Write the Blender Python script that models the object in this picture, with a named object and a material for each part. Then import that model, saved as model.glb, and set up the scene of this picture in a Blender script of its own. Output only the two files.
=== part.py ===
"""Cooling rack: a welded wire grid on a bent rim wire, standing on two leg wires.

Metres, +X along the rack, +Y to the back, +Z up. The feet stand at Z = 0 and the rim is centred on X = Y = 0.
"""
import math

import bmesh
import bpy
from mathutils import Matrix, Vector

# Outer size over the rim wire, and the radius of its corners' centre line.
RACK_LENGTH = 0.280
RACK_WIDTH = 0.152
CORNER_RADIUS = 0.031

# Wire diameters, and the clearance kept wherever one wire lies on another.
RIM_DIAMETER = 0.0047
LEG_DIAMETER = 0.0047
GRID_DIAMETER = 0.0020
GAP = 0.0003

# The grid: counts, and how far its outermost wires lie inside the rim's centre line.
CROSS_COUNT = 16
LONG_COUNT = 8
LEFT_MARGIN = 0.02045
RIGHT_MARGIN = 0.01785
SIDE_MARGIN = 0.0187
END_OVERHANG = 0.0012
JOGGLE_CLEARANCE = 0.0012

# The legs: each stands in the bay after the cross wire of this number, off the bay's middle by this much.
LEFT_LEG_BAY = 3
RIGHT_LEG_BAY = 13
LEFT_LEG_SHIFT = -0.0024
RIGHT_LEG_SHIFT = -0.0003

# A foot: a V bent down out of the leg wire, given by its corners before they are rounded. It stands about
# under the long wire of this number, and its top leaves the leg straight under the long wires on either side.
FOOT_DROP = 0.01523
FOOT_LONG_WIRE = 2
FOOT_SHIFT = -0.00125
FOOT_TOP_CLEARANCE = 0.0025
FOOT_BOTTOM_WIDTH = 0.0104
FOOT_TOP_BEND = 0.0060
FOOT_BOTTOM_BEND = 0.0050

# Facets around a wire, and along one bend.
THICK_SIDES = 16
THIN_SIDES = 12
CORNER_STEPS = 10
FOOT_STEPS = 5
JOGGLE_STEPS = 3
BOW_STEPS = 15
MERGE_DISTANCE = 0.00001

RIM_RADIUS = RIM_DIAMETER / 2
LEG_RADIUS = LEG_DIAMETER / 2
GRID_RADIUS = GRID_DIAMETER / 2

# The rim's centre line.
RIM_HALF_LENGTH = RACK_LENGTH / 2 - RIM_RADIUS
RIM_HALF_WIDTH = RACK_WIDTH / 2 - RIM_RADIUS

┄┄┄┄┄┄

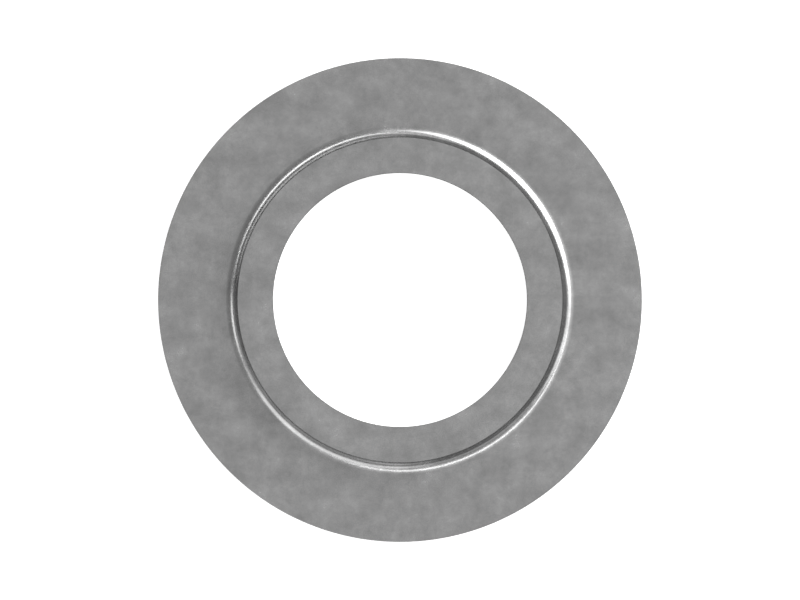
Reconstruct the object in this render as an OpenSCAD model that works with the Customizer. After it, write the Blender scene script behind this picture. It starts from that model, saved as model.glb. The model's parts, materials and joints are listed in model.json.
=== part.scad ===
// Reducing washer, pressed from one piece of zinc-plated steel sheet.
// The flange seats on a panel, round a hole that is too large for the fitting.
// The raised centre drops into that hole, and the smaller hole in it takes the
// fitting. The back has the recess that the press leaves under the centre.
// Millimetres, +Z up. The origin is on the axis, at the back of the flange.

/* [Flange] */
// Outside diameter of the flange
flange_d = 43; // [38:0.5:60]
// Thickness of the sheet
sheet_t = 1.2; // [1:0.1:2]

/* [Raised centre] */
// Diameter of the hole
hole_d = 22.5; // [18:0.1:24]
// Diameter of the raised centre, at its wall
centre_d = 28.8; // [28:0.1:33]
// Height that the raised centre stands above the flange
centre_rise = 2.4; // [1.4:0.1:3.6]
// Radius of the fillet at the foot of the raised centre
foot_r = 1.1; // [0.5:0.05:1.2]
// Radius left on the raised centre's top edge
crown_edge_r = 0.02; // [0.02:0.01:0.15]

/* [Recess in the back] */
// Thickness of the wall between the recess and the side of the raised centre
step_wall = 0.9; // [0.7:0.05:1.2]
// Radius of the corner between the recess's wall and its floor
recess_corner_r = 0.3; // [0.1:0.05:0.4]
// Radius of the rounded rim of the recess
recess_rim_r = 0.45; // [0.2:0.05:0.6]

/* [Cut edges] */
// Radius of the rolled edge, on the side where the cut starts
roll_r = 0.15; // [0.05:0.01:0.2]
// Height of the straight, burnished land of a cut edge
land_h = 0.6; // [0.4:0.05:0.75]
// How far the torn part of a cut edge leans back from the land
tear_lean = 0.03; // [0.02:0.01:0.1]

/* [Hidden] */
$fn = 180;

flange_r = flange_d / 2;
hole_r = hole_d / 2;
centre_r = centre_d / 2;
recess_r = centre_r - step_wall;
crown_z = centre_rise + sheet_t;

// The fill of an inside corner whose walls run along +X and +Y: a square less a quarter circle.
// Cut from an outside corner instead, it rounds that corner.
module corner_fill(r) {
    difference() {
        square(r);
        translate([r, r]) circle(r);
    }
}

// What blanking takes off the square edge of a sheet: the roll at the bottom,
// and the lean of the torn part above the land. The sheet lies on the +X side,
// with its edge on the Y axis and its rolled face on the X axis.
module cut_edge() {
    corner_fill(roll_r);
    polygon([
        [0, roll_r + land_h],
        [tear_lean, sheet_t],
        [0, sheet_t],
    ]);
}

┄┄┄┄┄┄

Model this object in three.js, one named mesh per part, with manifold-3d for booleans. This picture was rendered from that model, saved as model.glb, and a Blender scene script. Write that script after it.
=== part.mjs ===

┄┄┄┄┄┄

Exactly reproduce the lines that run from the line bearing "Reconstruct the object" through the line bearing "sheet_t = 1.2; // [1:0.1:2]", with both end lines included.

Reconstruct the object in this render as an OpenSCAD model that works with the Customizer. After it, write the Blender scene script behind this picture. It starts from that model, saved as model.glb. The model's parts, materials and joints are listed in model.json.
=== part.scad ===
// Reducing washer, pressed from one piece of zinc-plated steel sheet.
// The flange seats on a panel, round a hole that is too large for the fitting.
// The raised centre drops into that hole, and the smaller hole in it takes the
// fitting. The back has the recess that the press leaves under the centre.
// Millimetres, +Z up. The origin is on the axis, at the back of the flange.

/* [Flange] */
// Outside diameter of the flange
flange_d = 43; // [38:0.5:60]
// Thickness of the sheet
sheet_t = 1.2; // [1:0.1:2]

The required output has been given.